I feel you are being unreasonable. They are your dogs and not everybody is as keen on them as you are Put them in kennels. By insisting you are causing problems.
@ kiki - hurrah!
Thanks again to those nice people out there , it has helped me realise that I can’t take the dog , thank you
It took getting on for 200 posts though! 
Having once attended a local church wedding which was to be followed by a blessing of the brides parents marriage.
All in all a much longer time in the church.
The bride had permission for two of her elderly relatives to bring their two dogs. You never heard a sound from the dogs. Couldn't say the same for a couple of two year old children where at one stage the parents needed to take them out of the service.
I believe you need a well trained animal to be able to cope
with situations that involve a gathering of people where there may be noise of some form or another.
I have 4 dogs I love dearly however I would never take them to a Wedding specifically someone else’s Wedding who has said NO dog . Kennels , dog sitter , kennels near the event & dog friendly hotel or don’t go .
The initial post was fair enough but then to say should you take the dog regardless for a few photos ! They aren’t your photos , it’s not your Wedding day , bit bizarre .
If you don’t be careful your setting yourself up for whole load of future issues and resentment with your son and DIL and any children they may have .
There is no full story that justifies your thinking.
Definitely do not take your dog. You are being very unreasonable to even ask.
My three dogs are very important to me but I would never dream of taking them to a wedding or any other special occasion.
Your son and DiL are quite right to say no.

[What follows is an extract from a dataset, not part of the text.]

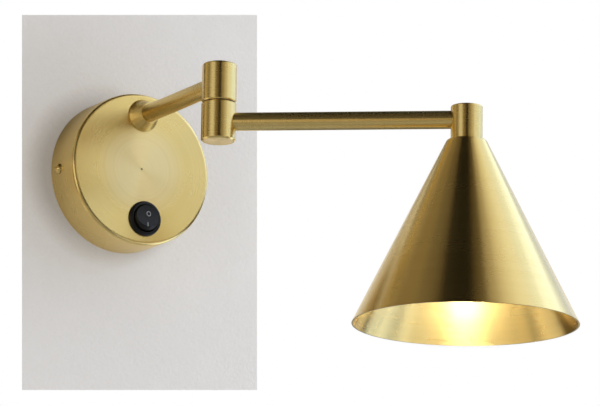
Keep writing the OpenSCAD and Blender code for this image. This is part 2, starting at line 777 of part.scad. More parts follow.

You need some perspective.
'Obviously , whoever holds him would make sure he doesn’t jump up the bride in her beautiful dress' -doesn't this say it all. He's obviously a dog that jumps up on people (or else you wouldn't have mentioned this) which I cannot abide, even as a dog lover and dog owner. If he had been trained properly in the first place he wouldn't be doing this. and Whilst you might tolerate such things many people don't - what else does he do that she doesn't like? It's her day her choice!